I'm including one additional cover from 1933. Technically, she's not a Valentine girl but her heart's in the right place.

10 comments:

Mariana said...

Yeah, those poor little arms are sad to see. Happy Valentine's Day! :)

Jack R said...

Hi Mariana,
Happy Valentine's Day! The pics of Joan Crawford pics on Art Deco are great. Love her or hate her she really knew how to pose for the still camera.

BLDawley said...

I like the way you blog, sir.

Jack R said...

Hi Brandon,
Thanks!! I appreciate hearing this because sometimes it's hard to tell. My numbers have been a down and I've lost followers :(
Not that I'm trying to conquer the world through my blog or anything.
Jack

Bruce said...

Hi Jack,
Enjoy your blog. By the way, the men in charge of Canada Customs back in the 1920s shared your discomfort with the girl/young woman in the diaphonous nightgown on the cover of the March 1926 issue of Film Fun. On April 1, 1926, Film Fun was added to the list of publications banned from entry into Canada. The ban was rescinded in January 1927, only to be reimposed in March 1933 for over a decade.

Jack R said...

Wow, so it was her. I knew that at some point Canada banned FF but had no idea of when (and for how long). If you don't mind me asking, how did you get such specific info on this? (and thanks for sharing this).
Jack

Bruce said...

The information I have about magazines that were prohibited entry into Canada comes from my research in the national archives in Ottawa. The archives have the official memoranda which named the titles to be seized at the border - unfortunately reasons for the prohibitions, or correspondence related to the decisions, have not survived.

Jack R said...

This is really interesting and I appreciate you sharing it. It's interesting that the 1926 FF cover was the likely cause of the initial ban. I'm still trying to find the court documents regarding the U.S. Postmaster General's case against Film Fun.
Jack

Bruce said...

Hi Jack,
It sounds like we have overlapping research interests. If you'd be interested in more information about spicy magazines banned by Canada Customs in the 1920s and 1930s, let me know how to contact you and I can share a list. And I'd love to hear more about your investigations. Why did the Postmaster General crack down on Film Fun and other "salacious" magazines in 1942? Seems awfully late. Why then and not earlier?
Cheers,
Bruce

Jack R said...

Hi Bruce,
Absolutely I'd be interested, and would like to know more about your own research too. Do you by chance know Will Straw at McGill? He's long had an academic interest in Canadian "smoosh" mags.

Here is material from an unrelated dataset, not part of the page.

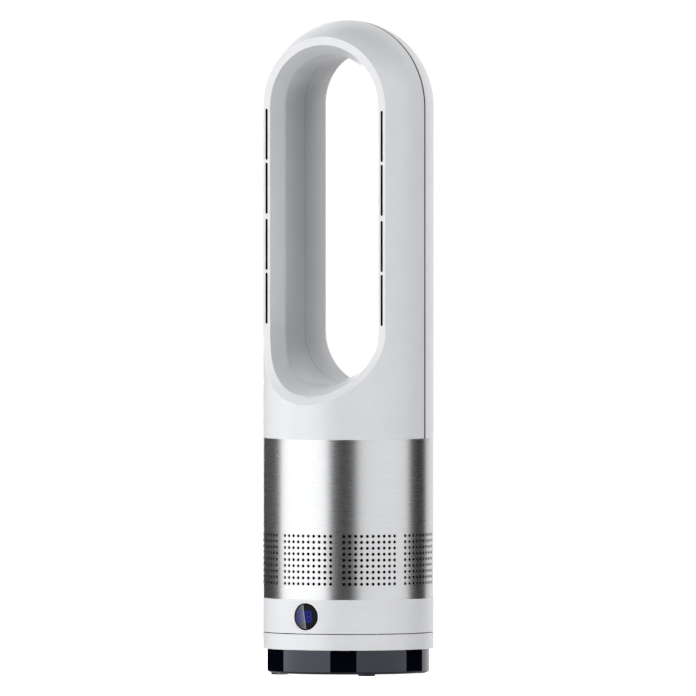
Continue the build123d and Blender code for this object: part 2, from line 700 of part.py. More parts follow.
with BuildPart() as display_bezel:
    with BuildSketch(Plane.XZ.offset(DISPLAY_BACK_Y)):
        with Locations((0, DISPLAY_Z)):
            Rectangle(2 * DISPLAY_EAR_X, DISPLAY_EAR_H)
    extrude(amount=DISPLAY_EAR_T)
    with BuildSketch(Plane.XZ.offset(DISPLAY_BACK_Y)):
        with Locations((0, DISPLAY_Z)):
            Circle(DISPLAY_R)
    extrude(amount=BODY_R - DISPLAY_BACK_Y + CUT)
    with BuildSketch(Plane.XZ.offset(LENS_SEAT_Y)):
        with Locations((0, DISPLAY_Z)):
            Circle(LENS_R + FIT)
    extrude(amount=CUT + BODY_R - LENS_SEAT_Y, mode=Mode.SUBTRACT)
    with BuildSketch(Plane.XZ.offset(DISPLAY_BACK_Y)):
        with Locations((0, DISPLAY_Z)):
            Circle(LENS_R - LENS_SHOULDER)
    extrude(amount=BODY_R, mode=Mode.SUBTRACT)
    with BuildSketch(Plane.XY):
        Circle(BODY_R)
    extrude(amount=CONTROL_Z1, mode=Mode.INTERSECT)
display_bezel.part.label = "display_bezel"
export_step(display_bezel.part, "parts/display_bezel.step")

with BuildPart() as display_lens:
    with BuildSketch(Plane.XZ):
        band(LENS_FACE_R - LENS_T, LENS_FACE_R, DISPLAY_Z - LENS_R, DISPLAY_Z + LENS_R)
    revolve(axis=Axis.Z)
    with BuildSketch(Plane.XZ):
        with Locations((0, DISPLAY_Z)):
            Circle(LENS_R)
    extrude(amount=BODY_R + CUT, mode=Mode.INTERSECT)
display_lens.part.label = "display_lens"
export_step(display_lens.part, "parts/display_lens.step")

with BuildPart() as display_board:
    with BuildSketch(Plane.XZ.offset(DISPLAY_BACK_Y - BOARD_T)):
        with Locations((0, DISPLAY_Z)):
            Circle(LENS_R)
    extrude(amount=BOARD_T)
    with BuildSketch(Plane.XZ.offset(DISPLAY_BACK_Y)):
        with Locations((0, DISPLAY_Z)):
            Rectangle(LED_W, LED_H)
    extrude(amount=LED_T)
display_board.part.label = "display_board"
export_step(display_board.part, "parts/display_board.step")

with BuildPart() as control_board:
    board_z = TABLE_Z1 + STANDOFF_H
    with BuildSketch(Plane.XY.offset(board_z)):
        Rectangle(CONTROL_BOARD_X, CONTROL_BOARD_Y)
        with standoff_places():
            Circle(SCREW_R + FIT, mode=Mode.SUBTRACT)
    extrude(amount=BOARD_T)
    with BuildSketch(Plane.XY.offset(board_z + BOARD_T)):
        Rectangle(TRANSFORMER_SIDE, TRANSFORMER_SIDE)
    extrude(amount=TRANSFORMER_H)
    with BuildSketch(Plane.XY.offset(board_z + BOARD_T)):
        with GridLocations(TRANSFORMER_SIDE + 4 * CAPACITOR_R, 1, 2, 1):
            Circle(CAPACITOR_R)
    extrude(amount=CAPACITOR_H)
    with BuildSketch(Plane.XY.offset(board_z + BOARD_T)):
        with Locations((0, (CONTROL_BOARD_Y - HEAT_SINK_W) / 2)):
            Rectangle(HEAT_SINK_L, HEAT_SINK_W)
    extrude(amount=HEAT_SINK_H)
control_board.part.label = "control_board"
export_step(control_board.part, "parts/control_board.step")

with BuildPart() as board_screws:
    with BuildSketch(Plane.XY.offset(board_z + BOARD_T)):
        with standoff_places():
            Circle(SMALL_HEAD_R)
    extrude(amount=SCREW_HEAD_H)
    with BuildSketch(Plane.XY.offset(board_z + BOARD_T - SMALL_SCREW_L)):
        with standoff_places():
            Circle(SCREW_R)
    extrude(amount=SMALL_SCREW_L)
board_screws.part.label = "board_screws"
export_step(board_screws.part, "parts/board_screws.step")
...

The Postmaster General got after Film Fun and other magazines at the behest of the Bishop of his parish, who was involved in a magazine decency program. He'd send the Postmaster General the list of magazines they deemed salacious and the PM would dutifully go after them. But the press got wind of it and there was a bit of a scandal. I think the PM may have been forced out but I'll have to go back and check my notes to be sure.